Generic outreach: Without product context, sales teams send one-size-fits-all messages that fail to resonate. A user who's been actively using your collaboration features needs a different conversation than one who signed up but never invited teammates.
Inefficient resource allocation: Sales reps waste time on leads showing no product engagement while high-intent users slip through the cracks.
Delayed response times: By the time product signals make it through data pipelines, BI tools, and manual analysis, the moment of peak interest has often passed.
How AI changes the equation
The good news is that product-led sales is still in its early innings. AI offers a fundamentally new way to bridge the gap between product data and sales execution. Instead of building complex data pipelines and training sales teams to interpret dashboards, AI can automatically surface insights and recommend actions based on the full context of both product usage and sales data.
At Tracecast, we've built an AI action layer that sits on top of your existing go-to-market stack. By connecting directly with product analytics platforms like PostHog, Mixpanel, and Amplitude, as well as CRMs and sales engagement tools, we create a unified view of each prospect. Our AI then does three critical things:
Automatic interpretation: Instead of expecting sales reps to understand what "created 3 projects" means, our AI generates natural language summaries that explain the business context: "This lead is showing strong team adoption signals and may be ready for an enterprise conversation."
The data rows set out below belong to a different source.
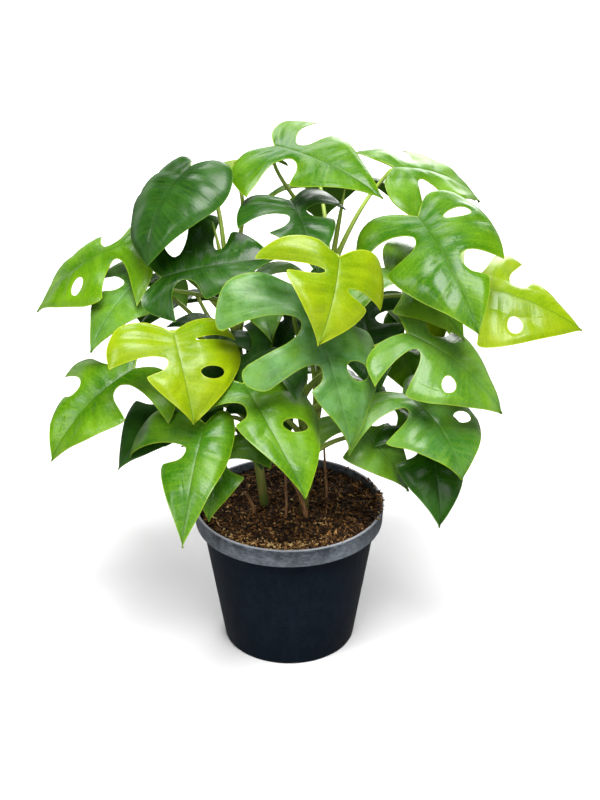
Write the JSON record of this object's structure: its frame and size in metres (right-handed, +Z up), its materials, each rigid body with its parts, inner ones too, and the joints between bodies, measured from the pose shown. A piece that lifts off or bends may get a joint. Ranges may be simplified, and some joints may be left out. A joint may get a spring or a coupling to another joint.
{
  "type": "potted mini monstera",
  "caption": "Small climbing aroid with glossy split and holed leaves on long petioles, growing in soil in a round tapered nursery pot with a rolled rim.",
  "frame": {"origin": "centre of the pot's base, on the plane it stands on", "axes": "+Z up along the pot's axis; -Y towards the plant's show side; +X to the viewer's right from there"},
  "size_m": [0.3346, 0.257, 0.3254],
  "materials": {
    "pot_plastic": "satin",
    "peat": "matte",
    "stem_green": "satin",
    "leaf_lime": "satin",
    "leaf_green": "satin",
    "leaf_deep": "satin",
    "dry_brown": "matte"
  },
  "bodies": {
    "root": {"pot": "pot_plastic", "soil": "peat", "shoot_front": "stem_green", "shoot_left": "stem_green", "shoot_back": "stem_green", "dry_sheath_1": "dry_brown", "dry_sheath_2": "dry_brown", "aerial_root_1": "dry_brown", "aerial_root_2": "dry_brown", "leaf_01": "leaf_green", "leaf_02": "leaf_green", "leaf_03": "leaf_lime", "leaf_04": "leaf_green", "leaf_05": "leaf_lime", "leaf_06": "leaf_deep", "leaf_07": "leaf_deep", "leaf_08": "leaf_green", "leaf_09": "leaf_green", "leaf_10": "leaf_deep", "leaf_11": "leaf_deep", "leaf_12": "leaf_green", "leaf_13": "leaf_green", "leaf_14": "leaf_deep", "leaf_15": "leaf_lime", "leaf_16": "leaf_green", "leaf_17": "leaf_green", "leaf_18": "leaf_lime", "leaf_19": "leaf_green", "leaf_20": "leaf_deep", "leaf_21": "leaf_green", "leaf_22": "leaf_green", "leaf_23": "leaf_deep", "leaf_24": "leaf_green", "leaf_25": "leaf_deep", "leaf_26": "leaf_deep", "leaf_27": "leaf_green", "leaf_28": "leaf_green", "leaf_29": "leaf_green", "leaf_30": "leaf_deep", "leaf_31": "leaf_green", "leaf_32": "leaf_green", "leaf_33": "leaf_deep", "leaf_34": "leaf_deep", "leaf_35": "leaf_green", "leaf_36": "leaf_green"}
  },
  "joints": []
}
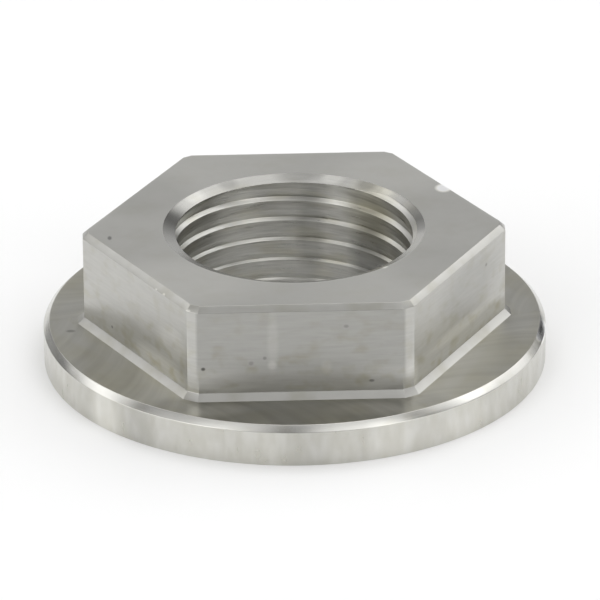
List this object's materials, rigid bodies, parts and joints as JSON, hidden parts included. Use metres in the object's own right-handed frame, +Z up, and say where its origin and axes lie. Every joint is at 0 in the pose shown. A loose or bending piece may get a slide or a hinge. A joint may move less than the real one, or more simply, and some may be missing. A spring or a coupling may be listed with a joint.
{
  "type": "flanged hex nut",
  "caption": "Low flanged hex nut with a fine right-hand threaded through-bore, chamfered hexagon and round chamfered flange.",
  "frame": {"origin": "centre of the flange's underside, on the bore's axis", "axes": "+Z up the bore from the flange towards the hexagon; one wrench flat faces -Y"},
  "size_m": [0.0285, 0.0284, 0.0079],
  "materials": {
    "machined_steel": "bare machined stainless steel, satin with fine tool marks"
  },
  "bodies": {
    "root": {"flange_nut": "machined_steel"}
  },
  "joints": []
}
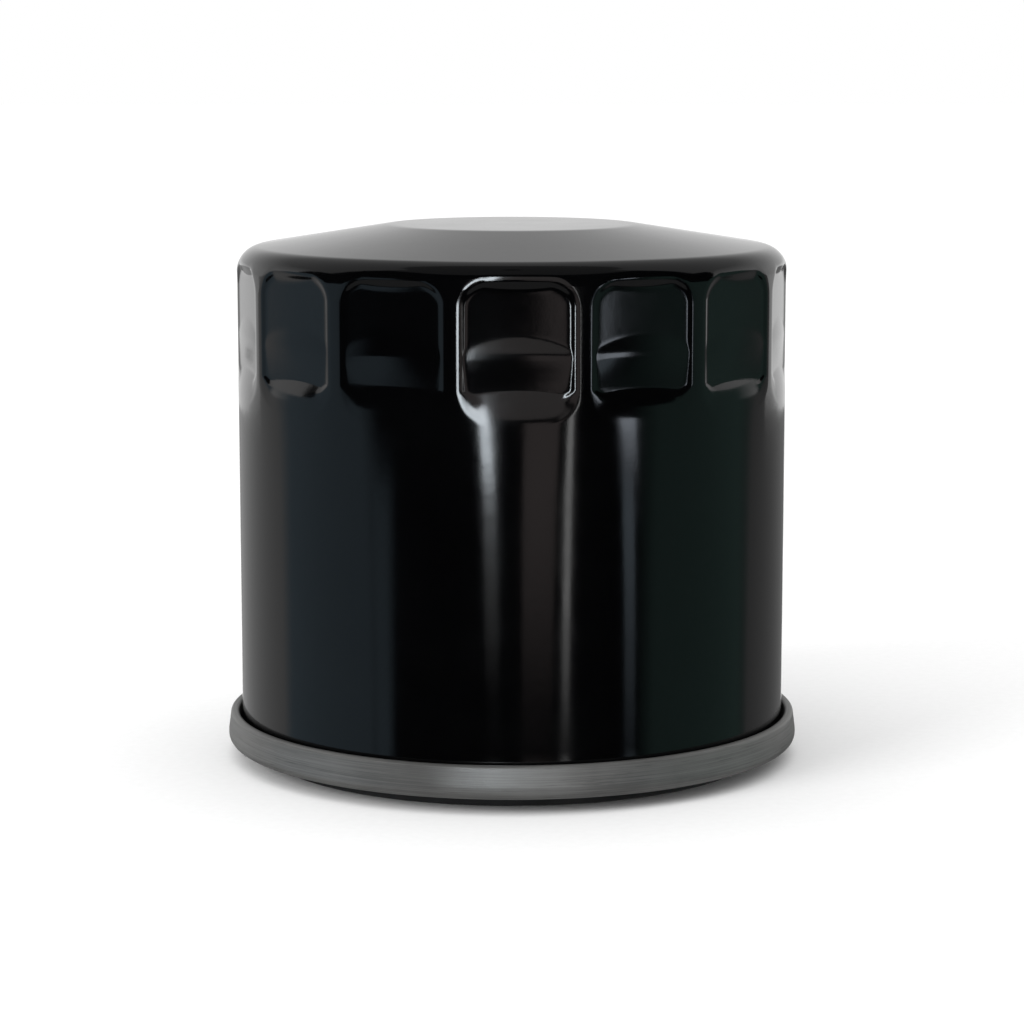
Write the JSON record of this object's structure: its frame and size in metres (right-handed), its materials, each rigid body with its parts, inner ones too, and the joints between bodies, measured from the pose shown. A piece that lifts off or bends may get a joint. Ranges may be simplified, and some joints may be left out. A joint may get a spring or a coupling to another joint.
{
  "type": "oil filter",
  "caption": "Spin-on oil filter: fluted black steel can with a domed end, rolled seam and rubber gasket, around a pleated element, relief valve and drain-back valve.",
  "frame": {"origin": "centre of the gasket's sealing face, which is the lowest face of the filter", "axes": "+Z along the filter's axis, from the gasket to the dome; -Y faces the viewer, with a wrench flute 1.2 degrees to the right of it"},
  "size_m": [0.0715, 0.0714, 0.0663],
  "materials": {
    "can_paint": "gloss black baked enamel",
    "plated_steel": "satin zinc plate with fine lines round the ring",
    "plate_steel": "oiled pressed steel",
    "gasket_rubber": "matte moulded nitrile",
    "sealant": "matte cured compound",
    "valve_rubber": "matte moulded silicone",
    "cap_steel": "bright tinplate",
    "potting": "cured adhesive",
    "filter_paper": "resin-treated pleated paper",
    "tube_steel": "perforated tinplate",
    "valve_steel": "zinc plate",
    "spring_steel": "drawn spring wire"
  },
  "bodies": {
    "housing": {"canister": "can_paint", "seaming_lid": "plated_steel", "seam_sealant": "sealant", "sealing_gasket": "gasket_rubber", "thread_plate": "plate_steel", "element_spring": "spring_steel"},
    "element": {"lower_end_cap": "cap_steel", "lower_potting": "potting", "pleated_media": "filter_paper", "media_seam_clip": "cap_steel", "center_tube": "tube_steel", "upper_potting": "potting", "upper_end_cap": "cap_steel", "bypass_valve_housing": "valve_steel", "bypass_valve_cage": "valve_steel", "bypass_valve_spring": "spring_steel"},
    "bypass_valve": {"bypass_valve_disc": "valve_steel", "bypass_valve_seal": "gasket_rubber", "bypass_valve_stem": "plate_steel"},
    "drainback_valve": {"anti_drainback_valve": "valve_rubber"}
  },
  "joints": [
    {"name": "element_float", "type": "slide", "parent": "housing", "child": "element", "axis": [0, 0, 1], "range_m": [0, 0.002], "stiffness_N_per_m": 3000, "springref_m": -0.01, "deforming": ["element_spring"]},
    {"name": "bypass_valve_lift", "type": "slide", "parent": "element", "child": "bypass_valve", "axis": [0, 0, -1], "range_m": [0, 0.0025], "stiffness_N_per_m": 2000, "springref_m": -0.004, "deforming": ["bypass_valve_spring"]},
    {"name": "drainback_valve_lift", "type": "slide", "parent": "housing", "child": "drainback_valve", "axis": [0, 0, 1], "range_m": [0, 0.0015], "stiffness_N_per_m": 400, "springref_m": -0.002, "deforming": ["anti_drainback_valve"]}
  ]
}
Intelligent recommendations: Based on patterns across your entire customer base, the AI suggests the most relevant next action—whether that's adding the lead to a specific Salesloft cadence or scheduling a demo focused on team collaboration features.
Natural language interface: Sales reps can simply ask, "Show me all free tier leads who invited teammates but haven't logged in for 30 days," and immediately add them to a re-engagement sequence—no SQL required.
The path forward
As companies increasingly adopt hybrid go-to-market motions, the ability to operationalize product data for sales will become a critical differentiator. The organizations that succeed will be those that can seamlessly blend self-serve product experiences with intelligent, context-aware sales outreach.
This isn't about replacing human judgment with AI—it's about giving sales teams the context and tools they need to have more relevant, timely conversations. When a rep knows that a prospect just invited their entire team and explored your API documentation, they can lead with value instead of discovery questions.
The technology to unify product-led and sales-led motions is here. The question is whether organizations are ready to break down the silos that have kept these datasets—and teams—apart.